We have a system already for dealing with sexual assault cases and it goes beyond excluding creepy dudes from a social circle. The current system also has the added bonus of giving the accused the opportunity to face their accuser and have their side heard. Should probably just stick with that system, call the police, and not ask friends and acquaintances to sort a bunch of hearsay and gossip.
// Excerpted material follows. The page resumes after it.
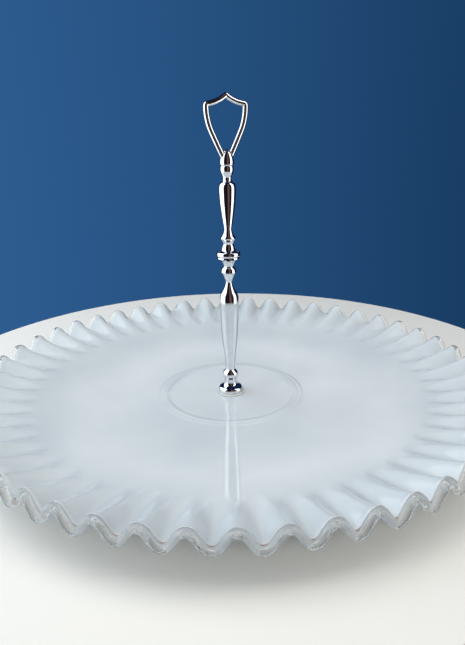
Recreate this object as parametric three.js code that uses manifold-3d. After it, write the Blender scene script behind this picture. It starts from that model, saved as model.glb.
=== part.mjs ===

The problem with cases of sexual assault is that sex, groping, petting, necking are activities that go on all the time between two consenting adults. When a crime is committed there is often no physical evidence left behind and the case can be difficult to prove beyond a reasonable doubt. Many in the #metoo movement want to solve that by doing away with due process. What else can you make with phrases like, “trust women” or “listen and believe?” Also, the fact is that places that have enacted enthusiastic consent laws have changed from beyond a reasonable doubt to preponderance of the evidence. For men that could mean that if you’re accused of a crime you will be dragged in front of some sort of kangaroo court without the opportunity to face your accuser and then punished.
 
Good example of how we (royal) unconsciously enable some predators. I say unconscious because I don’t think that was the intent of the other male friends.
 
Good example of how we (royal) unconsciously enable some predators. I say unconscious because I don’t think that was the intent of the other male friends.
Women are enabling here too. We aren’t speaking about a group of invertebrates here and they certainly need no permission from no man to exclude someone they find creepy they own dang self.